Fractures of the atlantooccipital joint may accompany the dislocation.
Although many patients die immediately of complete respiratory arrest caused by brainstem compression, there are reports in the literature of patients who survived this injury.

Treatment consists of reduction of the dislocation and stabilization of the atlantooccipital joint.

Cervical traction is contraindicated because of severe instability. Immediate application of a halo vest is recommended to stabilize the joint.
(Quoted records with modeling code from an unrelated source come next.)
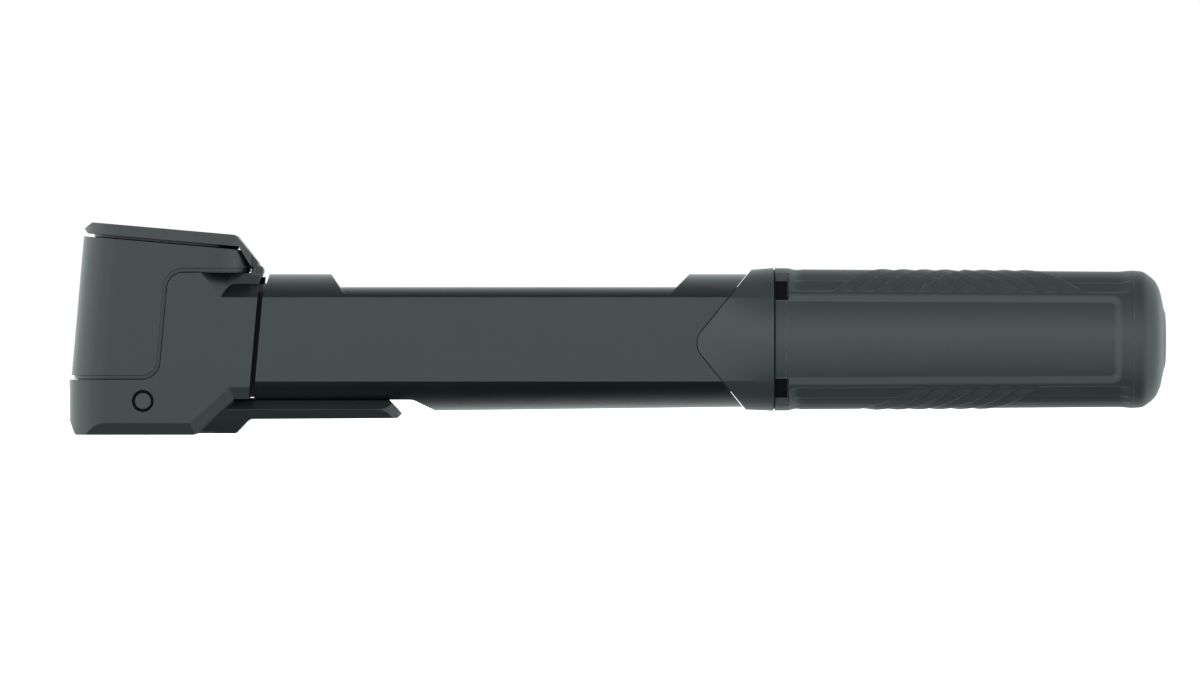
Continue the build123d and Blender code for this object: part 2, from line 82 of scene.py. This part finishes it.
def gridMesh(name, points, closedU=False, closedV=False, turned=False):  # a quad for each cell of the grid
    rows, columns = points.shape[:2]
    u = np.arange(rows if closedU else rows - 1)
    v = np.arange(columns if closedV else columns - 1)
    a, b = (grid.ravel() for grid in np.meshgrid(u, v, indexing="ij"))
    nextA, nextB = (a + 1) % rows, (b + 1) % columns
    quads = np.stack([a * columns + b, nextA * columns + b, nextA * columns + nextB, a * columns + nextB], 1)
    if turned:
        quads = quads[:, ::-1]
    mesh = bpy.data.meshes.new(name)
    mesh.vertices.add(rows * columns)
    mesh.vertices.foreach_set("co", points.reshape(-1).astype(np.float32))
    mesh.loops.add(quads.size)
    mesh.loops.foreach_set("vertex_index", quads.ravel().astype(np.int32))
    mesh.polygons.add(len(quads))
    mesh.polygons.foreach_set("loop_start", np.arange(0, quads.size, 4, dtype=np.int32))
    mesh.update(calc_edges=True)
    return mesh


def newGroup(name, inputs, outputs):  # shader group with its sockets
    group = bpy.data.node_groups.new(name, "ShaderNodeTree")
    for socketName, kind, value in inputs:
        socket = group.interface.new_socket(socketName, in_out="INPUT", socket_type=kind)
        if value is not None:
            socket.default_value = value
    for socketName, kind in outputs:
        group.interface.new_socket(socketName, in_out="OUTPUT", socket_type=kind)
    return group, group.nodes.new("NodeGroupInput"), group.nodes.new("NodeGroupOutput")


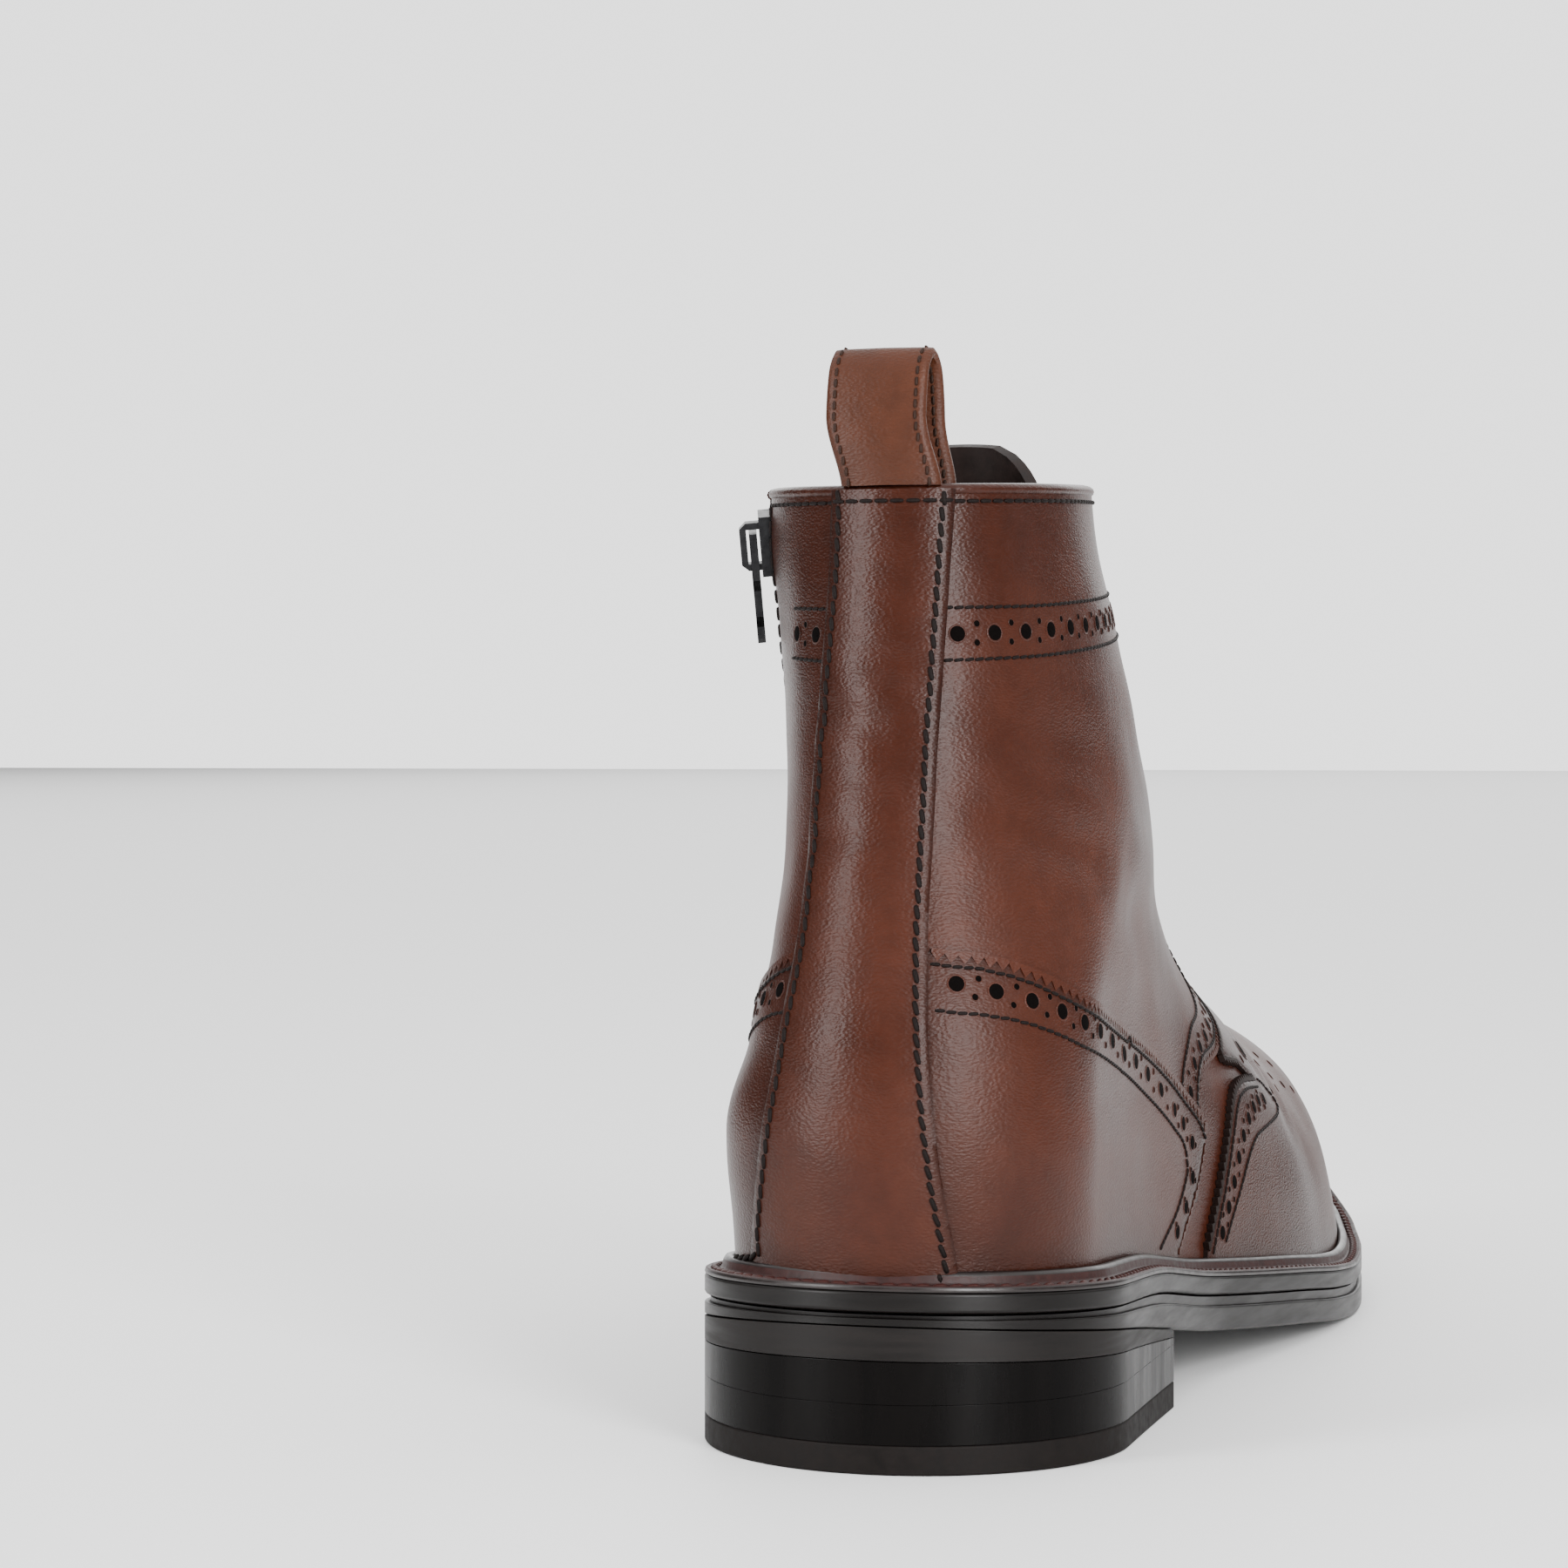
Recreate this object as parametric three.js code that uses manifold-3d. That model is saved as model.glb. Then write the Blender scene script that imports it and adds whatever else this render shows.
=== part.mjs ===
// Brogue ankle boot, right foot, with a derby front, an inner-side zip and a stacked heel.
// Millimetres. +Y runs to the toe, +X to the outer side, +Z up.
import * as THREE from 'three';
import { mergeVertices } from 'three/addons/utils/BufferGeometryUtils.js';
import Module from 'manifold-3d';

const wasm = await Module();
wasm.setup();

// Sole
const soleLength = 305;
const ballWidth = 106;
const heelWidth = 68;
const heelHeight = 22.5;
const heelLength = 72;
const toeSpring = 15;
const toeLength = 70;
const toePower = 2.2;
const toeSwing = 5;
const outsoleThickness = 5.9;
const grooveHeight = 1.5;
const grooveDepth = 1.4;
const midsoleThickness = 3.6;
const topPieceThickness = 4.6;
const liftThickness = 6.1;
const seatLiftThickness = 4.9;
const seatLiftTaper = 0.8;

// Upper, and the welt round it
const weltWidth = 5;
const weltGap = 0.4;
const weltRise = 3;
const wall = 2.2;
const collarHeight = 150;
const collarTilt = 5;
const ankleHalf = 24.5;
const toeBoxLength = 28;
const toeBoxPower = 2.4;
const legPower = 2.1;
const ridgeSwing = 6;
const fit = 0.3;

// Throat, tongue and insole
const throatBottom = 79;
const throatBottomHalf = 4.5;
const throatTopHalf = 9;
const tongueThickness = 2.4;
const tongueHalf = 16.5;
const tongueTopHalf = 17.5;
const tongueRise = 10;
const tongueRound = 11;
const insoleThickness = 3.2;

// Leather laid over the upper, and the loop at the back
const overlayThickness = 1.1;
const seamGap = 0.5;
const facingWidth = 17;
const loopWidth = 17.3;
const loopThickness = 1.8;
const loopShift = -1;

// Zip on the inner side
const zipTopY = 48;
const zipBottomY = 80;
const zipBottomZ = 38;
const zipSlotWidth = 7.4;
const tapeHalf = 11;
const tapeThickness = 0.7;
const teethHalf = 2.6;
const teethDepth = 0.9;
const sliderZ = 143.6;
const sliderLength = 10.2;
const sliderHalf = 3.2;
const sliderSunk = 0.6;
const sliderProud = 1.8;
const archHalf = 1;
const archThickness = 1.1;
const pullThickness = 1.3;
const pullHalf = 2.7;
const pullLength = 18.5;
const pullAxisUp = 1.5;
const pullAxisOut = 2.9;

// Lace
const laceRows = 5;
const laceBottom = 88;
const laceTop = 146;
const laceInset = 7;
const laceRadius = 1.1;
const laceDip = 1.2;

// Half the sole's width on each side of its centreline, in shares of the ball's width.
const outlineRows = [
  { at: 0.000, outer: 0.320, inner: 0.320 },
  { at: 0.110, outer: 0.321, inner: 0.321 },
  { at: 0.230, outer: 0.325, inner: 0.306 },
  { at: 0.330, outer: 0.343, inner: 0.262 },
  { at: 0.410, outer: 0.387, inner: 0.250 },
  { at: 0.490, outer: 0.434, inner: 0.290 },
  { at: 0.570, outer: 0.470, inner: 0.395 },
  { at: 0.635, outer: 0.481, inner: 0.462 },
  { at: 0.705, outer: 0.469, inner: 0.497 },
  { at: 0.770, outer: 0.441, inner: 0.481 },
  { at: 0.885, outer: 0.384, inner: 0.396 },
  { at: 1.000, outer: 0.370, inner: 0.300 },
];

// Underside of the outsole: shares of the heel's height and of the toe spring, and of the outsole's thickness.
const bottomRows = [
  { at: 0.000, heel: 1.000, toe: 0.00, thick: 0.29 },
  { at: 0.115, heel: 0.820, toe: 0.00, thick: 0.62 },
  { at: 0.230, heel: 0.595, toe: 0.00, thick: 0.98 },
  { at: 0.328, heel: 0.395, toe: 0.00, thick: 1.00 },
  { at: 0.410, heel: 0.270, toe: 0.00, thick: 1.00 },
  { at: 0.490, heel: 0.160, toe: 0.00, thick: 1.00 },
  { at: 0.570, heel: 0.045, toe: 0.00, thick: 1.00 },
  { at: 0.620, heel: 0.000, toe: 0.00, thick: 1.00 },
  { at: 0.710, heel: 0.000, toe: 0.00, thick: 1.00 },
  { at: 0.790, heel: 0.000, toe: 0.14, thick: 1.00 },
  { at: 0.885, heel: 0.000, toe: 0.50, thick: 1.00 },
  { at: 1.000, heel: 0.000, toe: 1.00, thick: 1.00 },
];

// The ridge over the instep and toe: shares of the sole's length and of the collar's height.
const ridgeRows = [
  { along: 0.300, up: 1.600 },
  { along: 0.350, up: 1.250 },
  { along: 0.382, up: 1.040 },
  { along: 0.402, up: 0.927 },
  { along: 0.431, up: 0.808 },
  { along: 0.466, up: 0.702 },
  { along: 0.507, up: 0.609 },
  { along: 0.552, up: 0.530 },
  { along: 0.604, up: 0.467 },
  { along: 0.660, up: 0.423 },
  { along: 0.738, up: 0.394 },
  { along: 0.820, up: 0.365 },
  { along: 0.900, up: 0.330 },
  { along: 1.000, up: 0.280 },
];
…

The patient's respiratory and neurological status must be carefully monitored.

We recommend early surgical stabilization of the atlantooccipital joint because ligamentous healing in a halo vest is not predictable, and many of these injuries are so unstable that displacement may occur even in the halo vest.
Stabilization is obtained by posterior cervical arthrodesis using large cortical cancellous bone grafts wired in place,

Atlas Fractures.
(1) posterior arch fracture, whichusually occurs at the junction of the posterior arch and the lateral mass;
(2) lateral mass fracture, which usually  occurs on one side only with the fracture line passing either through the articular surface or just anterior and posterior to the lateral mass on one side; a fracture through the posterior arch on the opposite side sometimes occurs; and
(3) burst fracture (Jefferson fracture), which is characterized by four fractures, two in the posterior arch and two in the anterior arch.

Most fractures of the atlas can be treated with immobilization in a rigid cervical orthosis or a halo vest.

Isolated posterior arch fractures are stable injuries that can be treated in a cervical collar for 8 to 12 weeks.

Rupture of Transverse Ligament

  • This injury is a purely ligamentous injury and is different from other injuries involving the C1-2 complex.
  • It most commonly results from a fall with a blow to the back of the head.
  • The transverse ligament may be avulsed with a bony fragment from the lateral mass on either side, or it may rupture in its mid substance.
  • type I, disruptions of the substance of the ligament; and type II, fractures and avulsions involving the tubercle insertion of the transverse ligament on the lateral masses of C1 type I injuries are incapable of healing without internal fixation, and they should be treated with early surgery.
  • Type II injuries, which render the transverse ligament physiologically incompetent even if the ligament substance is not torn, should be treated initially with a rigid cervical orthosis

Dens Fracture

  • Type I fractures are uncommon, and even if nonunion occurs after inadequate immobilization, no instability results.
  • Type II fractures are the most common and in the study of Anderson and D'Alonzo had a 36% nonunion rate for both displaced and nondisplaced fractures.
    Type III fractures have a large cancellous base and heal without surgery in 90% of patients.
  • In type II fractures of the dens, it is important to determine if the displacement is anterior or posterior.
  • Patients with posteriorly displaced dens fractures are more likely to have fractures of the ring of C1.
  •  If a fracture in the posterior arch of C1 is not recognized, reduction may be lost after surgery or the fusion may have to be extended to include the occipitocervical joint
  • Type III fractures through the body of the axis may be nondisplaced or displaced. Nondisplaced fractures are stable injuries that heal with 8 to 12 weeks of immobilization in either a halo vest or cervical collar.